= Chokgyur Lingpa Foundation =

US-based non-profit organization

The Chokgyur Lingpa Foundation is a 501(c)(3) non-profit organization associated with a Tibetan Buddhist monastery, Ka-Nying Shedrub Ling, near Boudhanath, on the outskirts of Kathmandu, Nepal. Tsikey Chokling Rinpoche, along his son, Kyabgön Phakchok Rinpoche, serve as Spiritual Heads and Directors of the Chokgyur Lingpa Foundation. Their family contains many of the most popular modern Tibetan lamas, including Chokyi Nyima Rinpoche, Tsoknyi Rinpoche, and Mingyur Rinpoche.

The Chokgyur Lingpa Foundation was first founded in the US in 2006 by Tsikey Chokling Rinpoche together with Kyabgön Phakchok Rinpoche. Since then they have expanded their presence, and are now officially organized as a nonprofit organization in Nepal, the US and Hong Kong.

== Activities ==

The Chokgyur Lingpa Foundation supports both religious and secular education through the Monastic Education Fund and alliances with overseas universities to provide for scholarships to deserving young people from low-income backgrounds.

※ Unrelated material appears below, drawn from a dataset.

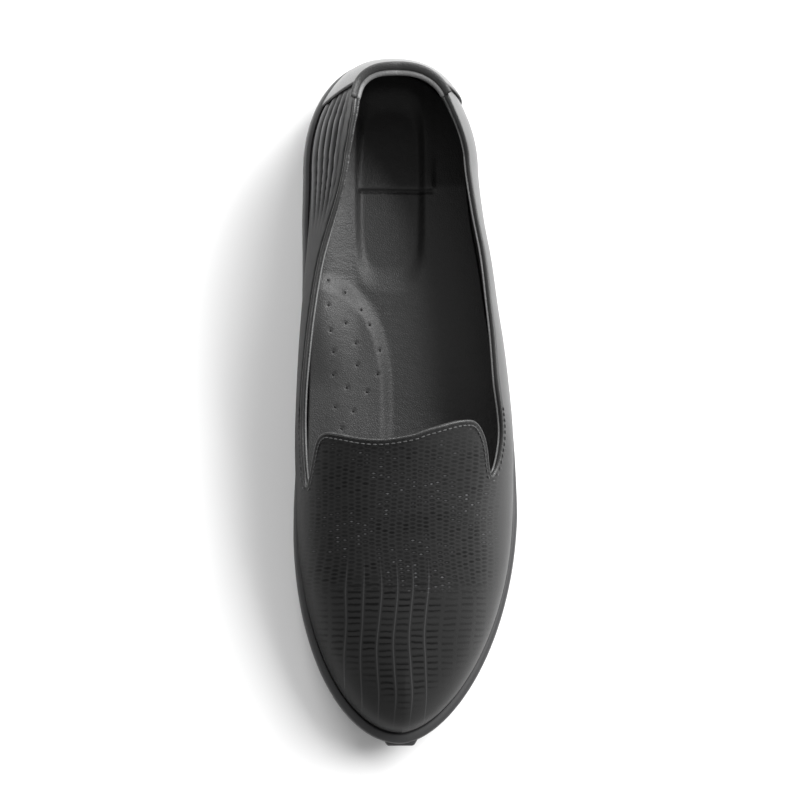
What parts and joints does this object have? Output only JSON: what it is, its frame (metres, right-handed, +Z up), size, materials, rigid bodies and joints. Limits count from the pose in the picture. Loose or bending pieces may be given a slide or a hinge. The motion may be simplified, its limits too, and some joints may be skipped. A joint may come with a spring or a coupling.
{
  "type": "slip-on loafer shoe, left",
  "caption": "Low women's slip-on loafer with a tab vamp in lizard-print black leather, a plain heel counter, a leather-lined inside and a moulded rubber sole",
  "frame": {"origin": "on the floor under the middle of the heel", "axes": "+Z up, -Y towards the toe, +X towards the outer side of the left foot"},
  "size_m": [0.0851, 0.259, 0.0724],
  "materials": {
    "upper_leather": "black lizard-embossed calf leather, satin gloss",
    "counter_leather": "plain smooth black leather, satin gloss",
    "lining_leather": "soft black lining leather with a fine wrinkled grain",
    "sole_rubber": "black moulded rubber, matt with a polished lip"
  },
  "bodies": {
    "root": {"upper": "upper_leather", "heel_counter": "counter_leather", "insole": "lining_leather", "sole": "sole_rubber"}
  },
  "joints": []
}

The Foundation also supports a variety of healthcare projects aimed at providing immediate delivery of treatments where needed, as well as sustaining a longer-term healthcare improvement within Nepal, through our Vajra Varahi Healthcare Clinic, annual Dental and Medical Camps, as well as an ongoing Tibetan Medicine Training Program.

The Foundation also hosts Lhasey Lotsawa Translations & Publications, a growing team of translators working under the guidance of Kyabjé Tsikey Chokling Rinpoche and Kyabgön Phakchok Rinpoche. Committed to making more of the Buddha’s and other great masters’ teachings accessible to fellow students worldwide, their mission is to produce authentic and accessible translations in English, Spanish, Chinese, Nepalese, Polish and other languages.

The Chokgyur Lingpa Foundation has been engaged in building an outer representation of Zangdok Palri in Vajravarahi, outside Kathmandu, Nepal.

== Earthquake relief and rebuilding effort ==

Nepal suffered a devastating earthquake and numerous aftershocks. Thousands of people died and many tens of thousands of others were left without housing, food or water, livelihood, and at serious health risk.

Under the direction of Phakchok Rinpoche and senior monks, the community in Nepal organized to aid many areas of Nepal and was very involved in rebuilding efforts throughout Nepal.